Versioning mistakes that cost founders money.

  • Treating version one as the final product — it is a test, not a showcase. Ship it, learn from it, improve it.
  • No clear boundary between versions — without an explicit scope boundary, version one grows until it is version three. Use an out-of-scope list.
  • Skipping the data collection phase — launching version one and immediately building version two without measuring what happened. The data is the whole point.
  • Adding features nobody asked for — version two should be driven by user behaviour, not founder assumptions. Build what the data says, not what you wish users wanted.
  • Rebuilding instead of extending — if version one was built properly, version two extends it. If you find yourself rewriting the core for version two, the tech decisions in version one were wrong.

FAQ

Questions people usually have before the next step feels obvious.

What is an MVP version?

The first release — version one — built to validate the core idea with real users. Only the features needed to test whether users want the product.

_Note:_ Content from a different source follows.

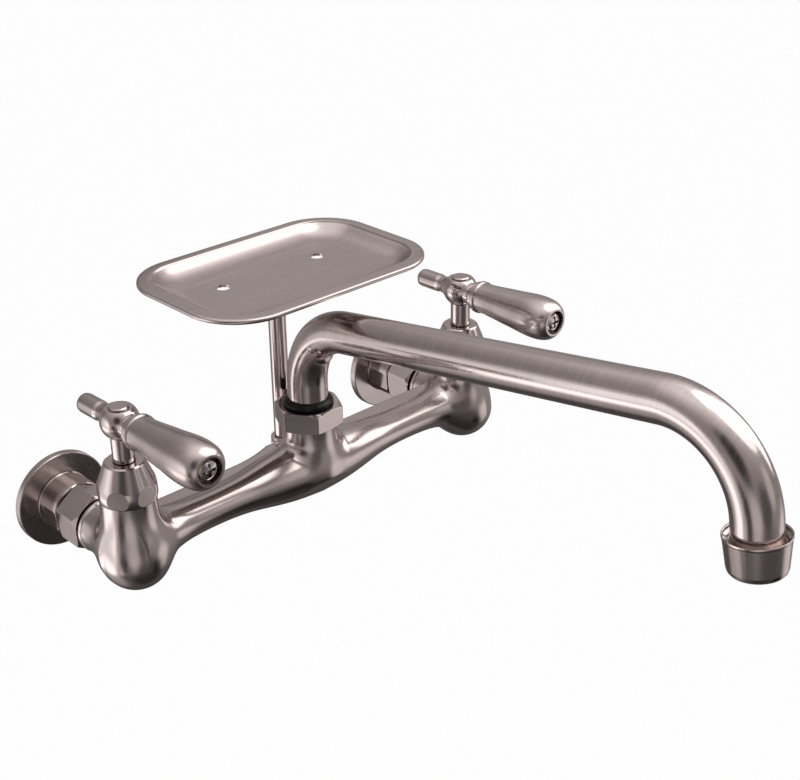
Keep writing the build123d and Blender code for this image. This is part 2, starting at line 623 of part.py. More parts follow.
def aerator_core():
    """Insert that breaks up the stream: a cup with a ring of holes and an open skirt."""
    floor = CORE_BOTTOM - 2.0
    cup = turned((0, AERATOR_STEP), (OUTLET_THREAD_R - 0.1, AERATOR_STEP), (OUTLET_THREAD_R - 0.1, 13.0),
                 (8.8, 13.0), (8.8, CORE_BOTTOM), (CORE_CUP_R, CORE_BOTTOM), (CORE_CUP_R, floor), (0, floor))
    hole_count = 8
    for i in range(hole_count):
        angle = radians(360 / hole_count * i)
        cup -= Pos(5.2 * cos(angle), 5.2 * sin(angle), 0) * rod(0.9, AERATOR_STEP - 1, floor + 1)
    return cup - rod(1.2, AERATOR_STEP - 1, floor + 1)


def aerator_screen():
    """Round mesh across the mouth, drawn as crossed bars in a rim."""
    low, high = 13.2, 13.8
    mesh = ring(CORE_CUP_R - THREAD_GAP, 6.6, low, high)
    disc = rod(6.9, low, high)
    bar = Pos(0, 0, (low + high) / 2) * Box(13.4, 0.45, 0.5)
    for i in range(-2, 3):
        mesh += Pos(0, i * MESH_SPACING, 0) * bar & disc
        mesh += Pos(i * MESH_SPACING, 0, 0) * Rot(0, 0, 90) * bar & disc
    return mesh


# ---------------------------------------------------------------- soap tray
def tray_outline(inset):
    corner = max(TRAY_CORNER_R - inset, TRAY_SMALLEST_CORNER_R)
    return RectangleRounded(TRAY_X - 2 * inset, TRAY_Y - 2 * inset, corner)


def tray_slab(top_inset, bottom_inset, top_z, bottom_z):
    top = Pos(0, TRAY_CENTRE_Y, top_z) * tray_outline(top_inset)
    bottom = Pos(0, TRAY_CENTRE_Y, bottom_z) * tray_outline(bottom_inset)
    return loft([bottom, top], ruled=True)


def soap_tray():
    """Pressed tray: flat rim with a turned-down edge, sloped walls, two drain holes."""
    foot_inset = TRAY_RIM_W + TRAY_WALL_RUN
    lip_bottom = TRAY_RIM_Z - TRAY_LIP
    rim = Pos(0, TRAY_CENTRE_Y, lip_bottom) * extrude(tray_outline(0), TRAY_LIP)
    under_rim = extrude(tray_outline(TRAY_SHEET), TRAY_LIP + 1 - TRAY_SHEET)
    rim -= Pos(0, TRAY_CENTRE_Y, lip_bottom - 1) * under_rim
    basin = tray_slab(TRAY_RIM_W - TRAY_SHEET, foot_inset - TRAY_SHEET, TRAY_RIM_Z, TRAY_UNDERSIDE)
    solid = rim + basin - tray_slab(TRAY_RIM_W, foot_inset, TRAY_RIM_Z, TRAY_FLOOR_Z)
    for x in (-DRAIN_X, DRAIN_X):
        solid -= Pos(x, DRAIN_Y, 0) * rod(DRAIN_R, TRAY_UNDERSIDE - 1, TRAY_FLOOR_Z + 1)
    return solid


def tray_post():
    """Round post with a pad that is soldered under the tray."""
    pad = rod(POST_PAD_R, TRAY_UNDERSIDE - POST_PAD_T, TRAY_UNDERSIDE)
    return at_post(rod(POST_R, POST_FOOT, TRAY_UNDERSIDE) + pad)


def post_set_screw():
    """Grub screw in the side of the post socket, with a hex key hole."""
    screw = rod(SET_SCREW_R, POST_R, POST_SOCKET_R + 0.2)
    return set_screw_side(screw - hexagon(HEX_KEY, POST_R + 0.7, POST_SOCKET_R + 1))


# ---------------------------------------------------------------- write the pieces
def side_pieces(name, side):
    """The nodes of one valve, inlet and handle."""
    return {
        f"{name}_wall_flange": at_inlet(side, wall_flange()),
        f"{name}_inlet_adapter": at_inlet(side, inlet_adapter()),
        f"{name}_union_washer": at_inlet(side, union_washer()),
        f"{name}_tailpiece": at_inlet(side, tailpiece()),
        f"{name}_coupling_nut": at_inlet(side, coupling_nut()),
        f"{name}_bonnet": at_valve(side, bonnet()),
        f"{name}_cartridge_body": at_valve(side, cartridge_body()),
        f"{name}_cartridge_oring": at_valve(side, cartridge_oring()),
        f"{name}_stem_oring": at_valve(side, stem_oring()),
        f"{name}_fixed_disc": at_valve(side, fixed_disc()),
        f"{name}_seat_seal": at_valve(side, seat_seal()),
        f"{name}_valve_stem": at_valve(side, valve_stem()),
        f"{name}_moving_disc": at_valve(side, moving_disc()),
        f"{name}_handle_hub": handle_hub(side),
        f"{name}_handle_screw": at_valve(side, handle_screw()),
        f"{name}_index_button": at_valve(side, index_button()),
        f"{name}_lever_grip": at_lever(side, lever_grip()),
        f"{name}_lever_screw": at_lever(side, lever_screw()),
    }


def all_pieces():
    pieces = {"faucet_body": faucet_body()}
    for name, side in SIDES:
        pieces.update(side_pieces(name, side))
    pieces.update({
        "spout_tube": spout_tube(),
        "spout_spigot": at_boss(spout_spigot()),
        "spout_orings": Compound(children=[at_boss(oring) for oring in spout_orings()]),
        "spout_friction_washer": at_boss(spout_friction_washer()),
        "spout_nut": at_boss(spout_nut()),
        "spout_gasket": at_boss(spout_gasket()),
        "outlet_fitting": at_aerator(outlet_fitting()),
        "aerator_housing": at_aerator(aerator_housing()),
        "aerator_washer": at_aerator(aerator_washer()),
        "aerator_core": at_aerator(aerator_core()),
        "aerator_screen": at_aerator(aerator_screen()),
        "soap_tray": soap_tray(),
        "tray_post": tray_post(),
        "post_set_screw": post_set_screw(),
    })
    return pieces


os.makedirs("parts", exist_ok=True)
for node, shape in all_pieces().items():
    export_step(shape, f"parts/{node}.step")
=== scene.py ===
import math

import bmesh
import bpy
import numpy as np
from mathutils import Matrix, Vector


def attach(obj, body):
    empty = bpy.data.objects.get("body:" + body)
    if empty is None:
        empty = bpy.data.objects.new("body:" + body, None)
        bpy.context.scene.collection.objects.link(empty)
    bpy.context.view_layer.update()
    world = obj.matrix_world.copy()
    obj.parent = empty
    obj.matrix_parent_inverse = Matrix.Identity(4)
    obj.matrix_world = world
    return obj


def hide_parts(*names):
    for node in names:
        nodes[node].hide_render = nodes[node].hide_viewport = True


MM = 0.001

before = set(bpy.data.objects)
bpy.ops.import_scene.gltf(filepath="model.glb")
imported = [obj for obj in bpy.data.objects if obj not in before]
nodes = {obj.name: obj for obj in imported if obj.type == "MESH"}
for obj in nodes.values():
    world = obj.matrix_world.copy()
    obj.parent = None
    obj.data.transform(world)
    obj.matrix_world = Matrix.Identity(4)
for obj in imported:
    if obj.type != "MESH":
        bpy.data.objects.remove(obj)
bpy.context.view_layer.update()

# ---------------------------------------------------------------- finishes, in metres
PAINTED_SHADE_REACH = 2.2 * MM                # how far painted shade reaches out of crevices, grooves and joints
PAINTED_SHADE_DARKEST = 0.06            # what the painted shade leaves of the colour at its darkest
PAINTED_SHADE_OPENNESS = (0.25, 0.75)   # open share of the surroundings where the painted shade is darkest, and where it ends
PAINTED_SHADE_SAMPLES = 8
WORN_EDGE = 0.4 * MM            # radius that sharp edges are shaded with
WORN_EDGE_SAMPLES = 6
GRAIN_DETAIL = 4.0
GRAIN_RANGE = (0.3, 0.7)        # span of the grain's noise that the roughness follows
SLOW_SCALE, SLOW_DETAIL = 60.0, 3.0
TONE_RANGE = (0.35, 0.65)       # span of the noise that the tone follows
DENT_DEPTH = 0.1 * MM


def new_material(name):
    material = bpy.data.materials.new(name)
    material.use_nodes = True
    tree = material.node_tree
    shader = tree.nodes["Principled BSDF"]
    return material, tree, shader


def link(tree, source, target):
    tree.links.new(source, target)


def noise(tree, place, scale, detail):
    texture = tree.nodes.new("ShaderNodeTexNoise")
    texture.inputs["Scale"].default_value = scale
    texture.inputs["Detail"].default_value = detail
    link(tree, place, texture.inputs["Vector"])
    return texture.outputs["Fac"]


def remapped(tree, value, source, target=(0.0, 1.0), interpolation="LINEAR"):
    """Value with the source range stretched to the target range, and held at its ends."""
    node = tree.nodes.new("ShaderNodeMapRange")
    node.interpolation_type = interpolation
    for name, number in zip(("From Min", "From Max", "To Min", "To Max"), (*source, *target)):
        node.inputs[name].default_value = number
    link(tree, value, node.inputs["Value"])
    return node.outputs["Result"]


def calculated(tree, operation, *terms):
    """Result of a math node; each term is another node's output or a plain number."""
    node = tree.nodes.new("ShaderNodeMath")
    node.operation = operation
    for entry, term in zip(node.inputs, terms):
        if isinstance(term, float):
            entry.default_value = term
        else:
            link(tree, term, entry)
    return node.outputs["Value"]


def painted_crevice_shade(tree, color, reach):
    """Painted shade: the colour turns dark where other surfaces stand within reach, in grooves, joints and
    inner corners.
    """
    near = tree.nodes.new("ShaderNodeAmbientOcclusion")
    near.inputs["Distance"].default_value = reach
    near.samples = PAINTED_SHADE_SAMPLES
    dark = tree.nodes.new("ShaderNodeVectorMath")
    dark.operation = "SCALE"
    link(tree, color, dark.inputs[0])
    link(tree, remapped(tree, near.outputs["AO"], PAINTED_SHADE_OPENNESS, (PAINTED_SHADE_DARKEST, 1.0)), dark.inputs["Scale"])
    return dark.outputs["Vector"]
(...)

What should version one include?

One user type, one workflow, authentication, minimal interface, payment flow if applicable, and success measurement.

How do you decide version one vs version two?

If users can validate the idea without a feature, it is version two. The test is: does removing this feature prevent the core validation?

How long should each version take?

Version one: 8 weeks. Version two: 4–8 weeks. Each version gets faster because decisions are informed by real data.